Attention cependant, prévient le dirigeant : « brandir le made in France ne suffit pas en soi sur notre marché. Il faut du design, de la créativité… » Autant d’apports dont se charge l’équipe de création de 7 personnes autour d’Arnaud Vincent. « On sort une centaine de nouveaux modèles par an, la rotation des produits dans notre gamme s’est accélérée », souligne celui-ci, depuis le bureau de son service qui donne directement sur les vaches du voisin : l’usine à la campagne, c’est ici !

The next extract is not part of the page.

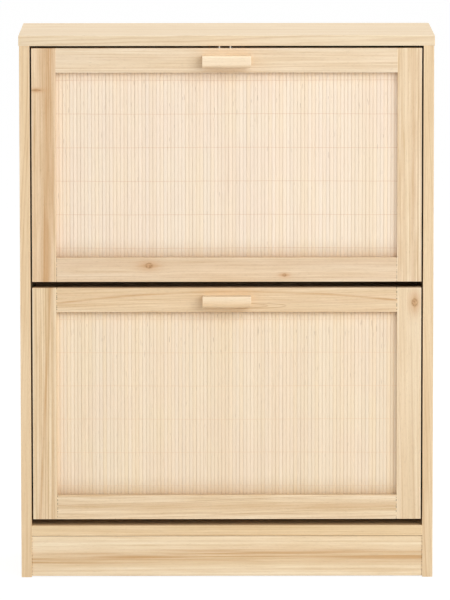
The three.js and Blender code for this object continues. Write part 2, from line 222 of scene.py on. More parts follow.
# ------------------------------------------------------------------ wood
FAR_KNOT = (-5000.0, 0.0, 1.0)  # off every board
ARRIS = 1.3  # mm, width of the paler line along an edge: sanded wear, with a painted highlight
WOOD_ROUGHNESS = 0.52
WOOD_SPECULAR = 0.32
SEAM_BROWN = rgb(60, 38, 20)
# painted shadow: a dark line along a board's upper edge, where the board above overhangs it
PAINTED_SHADOW_BROWN = rgb(110, 76, 44)
PAINTED_SHADOW_WIDTH = (0.9, 1.7)  # mm under the upper edge: where it is darkest, and where it ends
PLY_BROWN = rgb(176, 132, 88)  # the middle ply
PLY_HALF = (0.75, 0.95)  # mm from the sheet's middle to the middle ply's faces
WOOD = {
    "Light": rgb(246, 226, 197),
    "Deep": rgb(234, 207, 169),
    "Late": rgb(196, 153, 104),
    "Stain": rgb(202, 156, 104),
    "Seed": 0.0,
    "Pith Across": 190.0,  # where the log's pith runs, from the board's middle
    "Pith Depth": 60.0,
    "Lean Across": 0.0,  # how the pith leans against the board's length
    "Lean Depth": 0.0,
    "Ring": 3.2,  # width of a growth ring
    "Ring Depth": 0.5,
    "Streaks": 0.34,  # light and dark lines along the grain
    "Flame": 0.14,  # patches that change along it
    "Wave": 16.0,  # long swings of the grain
    "Ripple": 2.0,  # short ones
    "Stain Place": 0.0,  # a brown band along the board
    "Stain Width": 6.0,
    "Stain Depth": 0.0,
    "Stain Lean": 0.0,  # how far the band moves across for each mm along
    "Stain Curve": 0.0,  # how it bends, per mm
    "Mottle": 0.22,  # soft brown streaks
    "Pores": 0.28,  # fine dark dashes
    "Knot": FAR_KNOT,  # along, across, radius
    "Knot 2": FAR_KNOT,
    "Spike": FAR_KNOT,  # a knot cut along its length: a thin mark across the grain
    "Tongue": FAR_KNOT,  # a growth ring's pointed end
    "Half": (5000.0, 5000.0, 5000.0),  # half the board's size
    "Seam": 0.0,  # how dark the butt joints at its ends are
    "Crease": 0.0,  # how dark the painted shadow along its upper edge is, where the board above overhangs it
}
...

Côté labels, les montres Pierre Lannier arborent ainsi le made in France. Aller plus loin, par l’étiquette Origine France garantie, ne leur est pas envisageable en revanche, car la partie de production bleu-blanc-rouge se concentre sur l’assemblage, au moyen d’une quinzaine d’interventions minutieuses assurées par les hommes… et surtout les femmes de l’atelier alsacien.
Les composants, eux, viennent d’Asie. « A moins de 2.000 € la montre, c’est tout simplement impossible de se fournir en France : toute la filière sur le cœur de marché a disparu », explique le président du directoire. Qui ne renonce pas au « rêve » de sa reconstitution au moins partielle, un jour ou l’autre.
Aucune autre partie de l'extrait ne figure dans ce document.